If the onboard modem works, then it would be preferrable to the USB dial up modem. The USB port will create a Bottleneck which everything must pass through, slowing things down. The onboard modem would probably be faster. And with dial up, you'll need all the speed you can get :D

Swarfendor437

Sat Apr 11, 2020 11:33:12 am

Hi there, this article might help:

https://www.debianadmin.com/setting-up- ... buntu.html - but be warned that the interface given there is on earlier usable Gnome 2, not the fanciful Gnome 3 shell.

Here is another link that might prove useful: https://wiki.gnome.org/Projects/NetworkManager

Back later - ask ubuntu is preventing me from accessinig a page because I have too much material to read and is threatening to permanently block me!

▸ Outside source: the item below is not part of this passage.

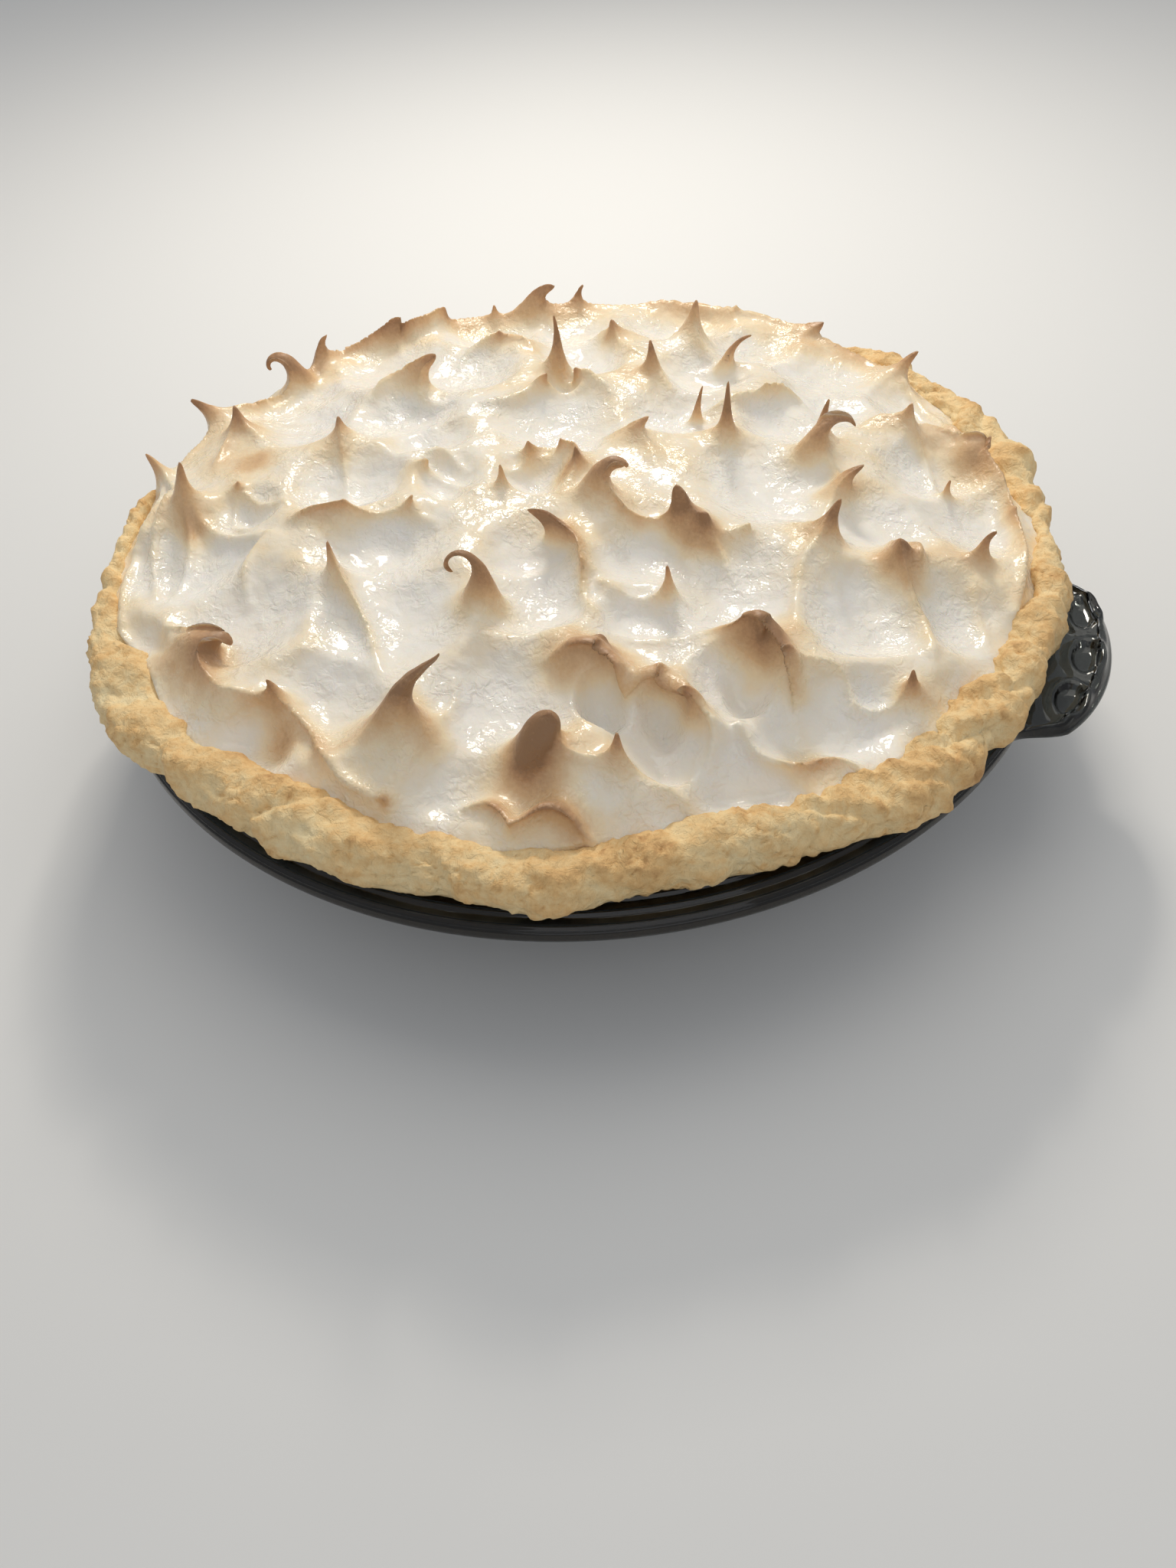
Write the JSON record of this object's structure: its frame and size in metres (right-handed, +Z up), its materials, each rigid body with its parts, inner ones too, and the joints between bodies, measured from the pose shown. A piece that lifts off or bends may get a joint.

OK update, what you need to do is install gnome-ppp:

Dialup.jpg


Once gnome-ppp is installed you can start it from within the terminal - gnome-ppp and the GNOME PPP window appears, select the setup button. and teh Seup window appears as in screenshot. ;) :D

You mentioned that you intend giving her an old Dell laptop - what is the RAM on it and does the processor support PAE (Processor Application Extension) - if so Zorin might be too heavy, even Lite - I would recommend MXLinux 19 or AntiX 19 as an alternative - AntiX comes with PPP as part of the system. I've had AntiX 10 and MX Linux 19 32-bit running on an old D600 Latitude with only 512 Mb RAM but processor was running 100% on occasions and it was not PAE processor. Most distributions these days come with PAE kernels.

MXLinux19:

MXLinux19.jpg


AntiX 19:

Dialup in AntiX.jpg


Ironically, starting MXLinux 19 in Virtual Box failed as it needed a PAE kernel enabled which I forgot about. What I will never understand is how the D600 booted and installe MXLinux 19 despite not having PAE processor. Whilst the panel is on the left you change it's position to the bottom and then move the icons in reverse order so that the menu button (wigwam) icon is on the left and the power button (green circle) over on the right. Then when installing you get the option to preserve what you have changed in live mode - it's a brilliant OS from this point of view.